Surface crack characterization using laser nonlinear ultrasonics based on the bispectrum

Abstract

Abstract Laser nonlinear wave modulation spectroscopy (LNWMS) has been used to detect nonlinear ultrasonic signatures caused by fatigue cracks in materials. The nonlinear feature extraction from the spectral plot plays a significant role in LNWMS. This paper uses the bispectrum to distinguish harmonically related signals which result from nonlinear interactions and to remove those which do not. A feature called bispectrum damage factor (BDF), which is defined as the ratio of the bispectrum peak difference value of the damage and intact signals to the bispectrum peak value of intact signals at frequencies F 1, F 2, is extracted from the bispectral plot to characterize the crack features. The basic premise of the proposed laser nonlinear wave modulation bispectrum (LNWMBS) is that this BDF value will vary regularly as the level of crack-induced nonlinearity increases. A finite element model and a noncontact laser ultrasonic system have been built for LNWMBS measurement. The simulation results show that the BDF value is sensitive to crack depth and angle, and is insensitive to crack length and detecting position.

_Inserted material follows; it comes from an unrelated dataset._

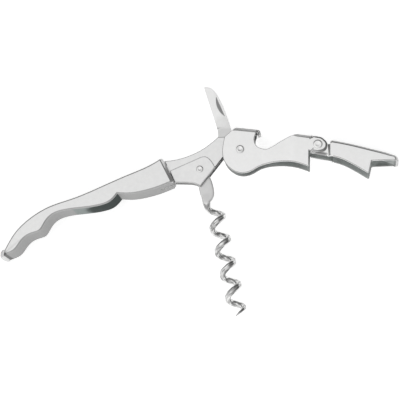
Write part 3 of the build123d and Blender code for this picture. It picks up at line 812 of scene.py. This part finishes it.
for sign in (1, -1):
    cb = bmesh.new()

    def nick_floor(x, y, sign=sign):
        off = abs((Vector((x, y)) - na).cross(nd))
        return MZ + sign * (0.7 - 0.42 * max(0.0, 1 - off / 1.75))

    prism(cb, nick_outline, 0, MZ + sign * 1.1, nick_floor)
    tools.append((cb, 1))
bm = cut(bm, knife_mats, *tools)
finish_piece(bm, "knife_blade_ground", "knife", ["knife_blade"], knife_mats, 30)


# ------------------------------------------------------------------ rivets
def lathe(bm, at, profile, z_mid, sides=48):
    """profile is (radius, height above the mid plane) from the shaft to the crown, mirrored below."""
    for sign in (1, -1):
        rings = []
        for r, h in profile:
            if r < 1e-6:
                rings.append([bm.verts.new(V(at[0], at[1], z_mid + sign * h))])
            else:
                rings.append([bm.verts.new(V(at[0] + r * math.cos(2 * math.pi * i / sides),
                                             at[1] + r * math.sin(2 * math.pi * i / sides),
                                             z_mid + sign * h)) for i in range(sides)])
        for a, c in zip(rings, rings[1:]):
            for i in range(sides):
                j = (i + 1) % sides
                if len(c) == 1:
                    bm.faces.new((a[i], a[j], c[0]))
                else:
                    bm.faces.new((a[i], a[j], c[j], c[i]))


def head(shaft, radius, base, height, dish, flat):
    """Half profile of a rivet: shaft, low peened head with domed shoulder and dished crown."""
    out = [(shaft, 0.0), (shaft, base)]
    for k in range(0, 11):
        a = math.pi / 2 * k / 10
        out.append((radius * (flat + (1 - flat) * math.cos(a)), base + height * math.sin(a) ** 0.9))
    for k in range(1, 5):
        u = k / 5
        out.append((radius * flat * (1 - u), base + height - dish * (1 - (1 - u) ** 2)))
    out.append((0.0, base + height - dish))
    return out


for name, at, shaft, radius, base, height, body, dish, flat in (
        ("hub_rivet", (0, 0), 1.30, 1.75, 4.03, 0.61, "handle", 0.16, 0.62),
        ("worm_rivet", WORM_PIVOT, 1.20, 1.50, 2.64, 0.51, "handle", 0.14, 0.60),
        ("knuckle_rivet", KNUCKLE, 1.50, 1.95, 6.09, 0.41, "inner_arm", 0.10, 0.60)):
    bm = bmesh.new()
    lathe(bm, at, head(shaft, radius, base, height, dish, flat), MZ)
    finish_piece(bm, name + "_head", body, [name], [rivet_face], 70, weighted=False)

# ------------------------------------------------------------------ worm
ANGLE, SHIFT = math.radians(-77.6), 2.22
START, PITCH, COIL_R, WIRE_R = 16.05, 9.82, 2.88, 1.30
TURNS, POINT = 4.36, 0.45
wx = Vector((math.cos(ANGLE), math.sin(ANGLE), 0))
wy = Vector((-math.sin(ANGLE), math.cos(ANGLE), 0))
wz = Vector((0, 0, 1))
pin = Vector((WORM_PIVOT[0], WORM_PIVOT[1], MZ))


def worm_at(along, beside, up):
    p = pin + wx * along + wy * beside + wz * up
    return V(p.x, p.y, p.z)


def helix(t):
    a = 2 * math.pi * t
    return Vector((START + PITCH * t, SHIFT - COIL_R * math.cos(a), -COIL_R * math.sin(a)))


def helix_out(t):
    a = 2 * math.pi * t
    return Vector((0, -math.cos(a), -math.sin(a)))


low_side = spline([(-2.1, -0.9), (-1.4, -1.75), (0, -2.20), (4.5, -2.26), (8.9, -2.30), (12.2, -2.28),
                   (14.4, -2.06), (16.05, -1.87)], 0.5)
high_side = spline([(-2.1, 0.3), (-1.2, 1.3), (0, 1.75), (1.2, 2.1), (4.2, 3.30), (6.4, 3.70), (9.6, 3.70),
                    (11.4, 3.20), (13.0, 1.80), (14.5, 0.85), (16.05, 0.60)], 0.5)


def at_x(run, x):
    for a, c in zip(run, run[1:]):
        if a[0] <= x <= c[0]:
            return a[1] + (c[1] - a[1]) * (x - a[0]) / max(1e-9, c[0] - a[0])
    return run[0][1] if x < run[0][0] else run[-1][1]


# (centre, outward direction, half width, half thickness, squareness, groove)
stations = []
reach = -2.1
while reach < 14.01:
    lo_y, hi_y = at_x(low_side, reach), at_x(high_side, reach)
    u = ease((reach - 10.0) / 5.0)
    stations.append((Vector((reach, (lo_y + hi_y) / 2, 0)), Vector((0, -1, 0)), (hi_y - lo_y) / 2,
                     1.0 + 0.22 * u, 7.0 - 4.6 * u, 0.0))
    reach += 0.45 if reach < 9 else 0.35
n_shank = len(stations) + 1
T0 = 0.085
last = stations[-1]
tan1 = (helix(T0 + 0.01) - helix(T0 - 0.01)).normalized()
p0, p1 = last[0], helix(T0)
m0, m1 = Vector((1, 0, 0)) * 3.0, tan1 * 3.4
for k in range(1, 10):
    u = k / 10
    c = (p0 * (2 * u ** 3 - 3 * u ** 2 + 1) + m0 * (u ** 3 - 2 * u ** 2 + u)
         + p1 * (-2 * u ** 3 + 3 * u ** 2) + m1 * (u ** 3 - u ** 2))
    out = (Vector((0, -1, 0)) * (1 - u) + helix_out(T0) * u).normalized()
    e = ease(u)
    stations.append((c, out, last[2] + (WIRE_R - last[2]) * e, last[3] + (WIRE_R - last[3]) * e,
                     last[4] + (2.0 - last[4]) * e, 0.0))
total = int((TURNS + POINT - T0) * 64)
for k in range(total + 1):
    t = T0 + (TURNS + POINT - T0) * k / total
    if t < TURNS:
        r = WIRE_R
        groove = 0.20 * ease((t - 0.25) / 0.35)
    else:
        v = min(1.0, (t - TURNS) / POINT)
        r = WIRE_R * (1 - v) ** 0.75 * (1 - 0.10 * v) + 0.10 * v
        groove = 0.20 * max(0.0, 1 - v * 1.6)
    stations.append((helix(t), helix_out(t), r, r, 2.0, groove))

bm = bmesh.new()
ring_n = 32
rings = []
for i, (c, out, w, th, sq, groove) in enumerate(stations):
    a = stations[max(0, i - 1)][0]
    d = stations[min(len(stations) - 1, i + 1)][0]
    tan = (d - a).normalized()
    o = (out - tan * out.dot(tan)).normalized()
    side = tan.cross(o)
    ring = []
    for k in range(ring_n):
        ang = 2 * math.pi * k / ring_n
        ca, sa = math.cos(ang), math.sin(ang)
        x = math.copysign(abs(ca) ** (2.0 / sq), ca) * w
        y = math.copysign(abs(sa) ** (2.0 / sq), sa) * th
        if groove:
            x -= groove * math.exp(-(math.atan2(sa, ca) / 0.42) ** 2) * w
        p = c + o * x + side * y
        ring.append(bm.verts.new(worm_at(p.x, p.y, p.z)))
    rings.append(ring)
unrolled = bm.loops.layers.uv.new("wire")
run = 0.0
for i, (a, c) in enumerate(zip(rings, rings[1:])):
    step = (stations[i + 1][0] - stations[i][0]).length
    for k in range(ring_n):
        f = bm.faces.new((a[k], a[(k + 1) % ring_n], c[(k + 1) % ring_n], c[k]))
        f.material_index = 1 if i < n_shank else 0
        for loop, u, v in zip(f.loops, (k, k + 1, k + 1, k), (run, run, run + step, run + step)):
            loop[unrolled].uv = (u / ring_n, v)
    run += step
f = bm.faces.new(rings[0][::-1])
f.material_index = 1
bm.faces.new(rings[-1])
bmesh.ops.recalc_face_normals(bm, faces=bm.faces)
worm_mats = [wire, shank_face]
bm = cut(bm, worm_mats, (rod(WORM_PIVOT, 1.25, -2, 15), 1))
finish_piece(bm, "worm_wire", "worm_arm", ["worm"], worm_mats, 60, weighted=False)

# ------------------------------------------------------------------ carried-over pieces
for n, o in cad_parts.items():
    if not o.hide_render:
        o.data.materials.clear()
        o.data.materials.append(hidden)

BDF values of reflected Rayleigh waves are positive and approximately linearly increase with an increase of the crack depths in the range of 0.1 λ ∼ 0.6 λ (λ is the corresponding wavelength of adopted frequency); meanwhile, the values of the transmitted waves are negative and decreasing. The BDF values are larger than the crack angle at 90° when they are less than 90°, which is beneficial for crack detection. The proposed LNWMBS technique has been successfully tested for detecting artificial sub-millimeter surface-breaking cracks in aluminum alloy plates and closed fatigue cracks of torque load simulator connection blocks.